AI, Machine Learning, and Computer Vision-catching bad data

AI, Machine Learning, and Computer Vision-catching bad data

In the era of big data, the quality of data is paramount or should be the de facto standard in accurate analysis, decision-making, and machine learning model performance. However, I recently had an encounter with bad data—characterized by inaccuracies, inconsistencies, and incompleteness—which can lead to flawed insights and poor outcomes. Artificial intelligence (AI), machine learning (ML), and computer vision technologies are playing a pivotal role in identifying and mitigating the impact of bad data. Below, I go into fairly detailed observations and methodologies as to how these technologies are being applied to ensure data quality and reliability.

1. Understanding Bad Data

Bad data can manifest in various forms, including:

  • Incorrect Data: Data that is factually wrong due to manual errors, outdated information, or erroneous entry.
  • Incomplete Data: Missing values or partially filled data records that can skew analysis.
  • Inconsistent Data: Data that contradicts itself or doesn’t adhere to a standard format across different datasets.
  • Duplicate Data: Repetitive entries that can inflate figures and distort results.
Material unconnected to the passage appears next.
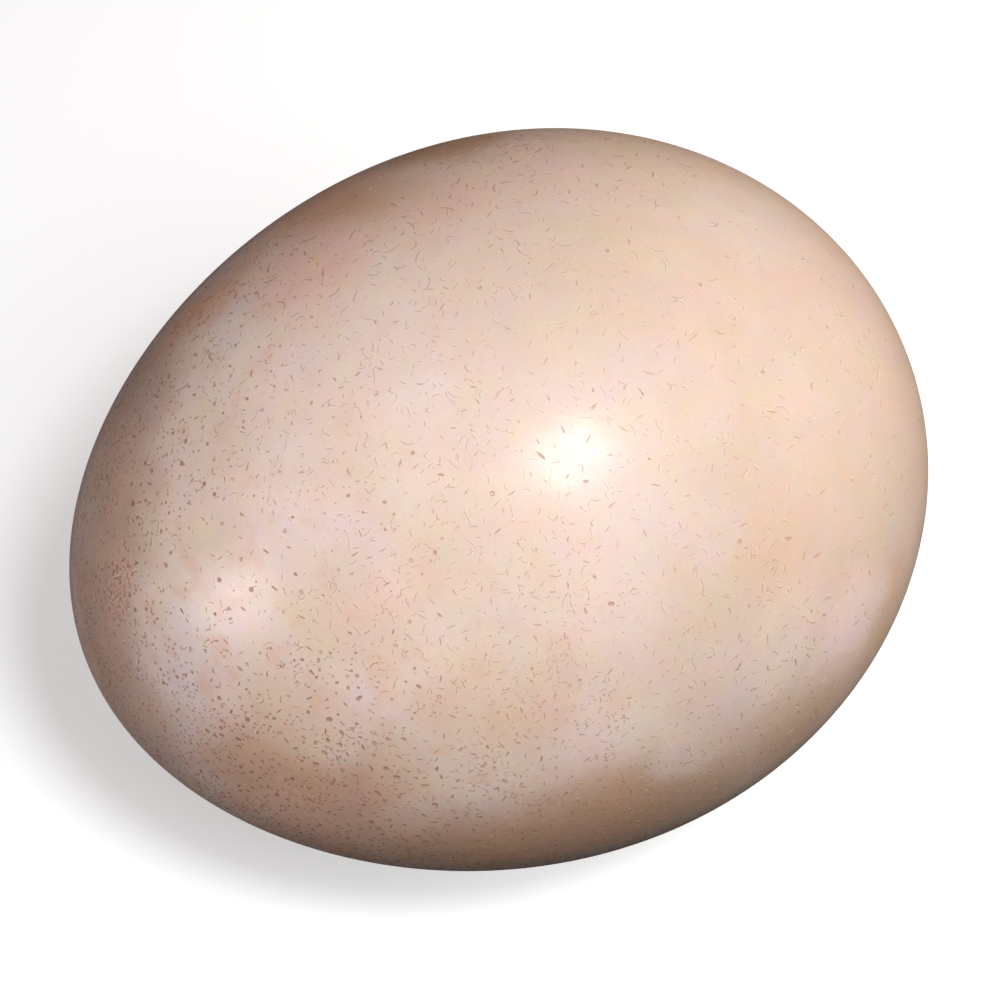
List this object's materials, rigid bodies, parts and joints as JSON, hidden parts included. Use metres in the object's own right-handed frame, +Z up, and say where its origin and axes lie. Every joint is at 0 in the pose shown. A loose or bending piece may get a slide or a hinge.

The presence of bad data can have significant negative consequences, including misleading analysis, poor decision-making, and the undermining of AI models trained on flawed datasets.

2. AI and Machine Learning in Identifying Bad Data

AI and ML algorithms excel at recognizing patterns, making them ideal for detecting anomalies and inconsistencies in large datasets. Here’s how they contribute:

a. Anomaly Detection

Machine learning models, particularly those based on unsupervised learning, can detect anomalies that signify bad data. These models learn the typical patterns within a dataset and flag data points that deviate significantly from the norm. For example, in financial datasets, an ML model might identify outliers in transaction data that could indicate fraud or errors.

  • Outlier Detection Models: Techniques like Isolation Forest, One-Class SVM, and clustering-based methods help in isolating data points that differ significantly from the expected range, highlighting potential bad data (eClincher ).

b. Data Cleaning and Imputation

Machine learning models can automate the data cleaning process by identifying and correcting inaccuracies. For instance, if a dataset has missing values, ML algorithms can predict and fill in these gaps based on patterns observed in the existing data.

  • Imputation Techniques: Algorithms like k-Nearest Neighbors (k-NN) and decision trees can be used to estimate missing values, improving the completeness and reliability of the data (Lift Digitally ).

c. Natural Language Processing (NLP)

In text-based datasets, NLP models can identify and correct inconsistencies or errors. For example, an NLP model can flag and standardize variations in terminology or correct misspellings across large text corpora, ensuring consistency in the data.

  • Text Cleaning with NLP: Techniques such as tokenization, stemming, and lemmatization help in normalizing textual data, reducing the likelihood of errors in downstream analysis (Amplitude Marketing ).

3. Computer Vision in Identifying Bad Data

Computer vision, a field of AI focused on enabling machines to interpret and understand visual information, also plays a crucial role in identifying bad data, particularly in image and video datasets.

a. Image Quality Assessment

Computer vision models can automatically assess the quality of images, detecting issues like blurriness, noise, or low resolution. Poor-quality images can be flagged for removal or enhancement, ensuring that only high-quality data is used for analysis or training machine learning models.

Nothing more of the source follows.